Fr Soletta was the chaplain at a convent in Kamakura, with a small church near the great Buddhist temple to the goddess Kan’non (the goddess of mercy), also known as the "temple of unborn children." On the hill around the temple, hundreds of Buddha statuettes stand along paths in the woods; they symbolise children. Women who had abortions offer them to the temple, dressing them up like children, a toy in their hands or next to them. I saw young couples bring such statuettes, placing them at or near the temple, asking for forgiveness. They burn incense and prostrate themselves. This moving custom is not only a ritual, but the expression of forgiveness that sadly has no answer.
"Abortion is seen as a grave offence” Fr Luigi said. “Non-Christians, who do not know the God of mercy and forgiveness, at times are burdened by a strong sense of guilt. They think that the unborn children have no peace, that they roam the cities and the countryside waiting to be reincarnated in another life. Their parents cannot give them peace.
“Sometimes non-Christian mothers and fathers come to me, tell me they have had an abortion, and ask whether the Christian god can forgive this sin. After so many years in Japan, I believe that nervous illness is more common here than in the West because of this pessimistic view of God, whom they do not know, and whom they think is unforgiving.

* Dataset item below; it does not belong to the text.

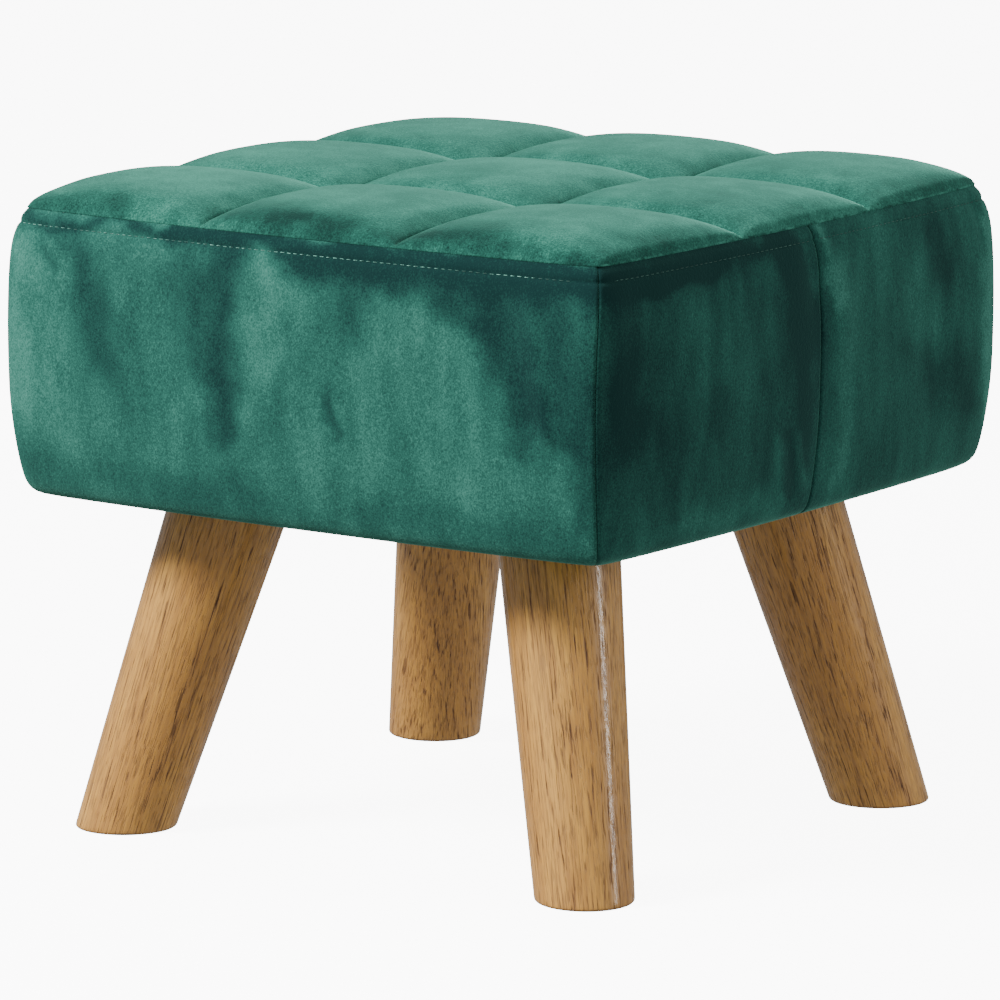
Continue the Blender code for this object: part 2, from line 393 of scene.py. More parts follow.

“Perhaps, the hardest thing for the Japanese in converting to Christ is the duty to forgive offences one received, because in their tradition, vengeance is a sacred act that is passed on from father to son. Couples who have had an abortion come to me, and I tell them that the Christian God forgives. I also explain how and why. I then give them a solemn blessing, and see them go off in peace."
(Father Soletta is buried in his home village of Florinas, Sassari province (Italy).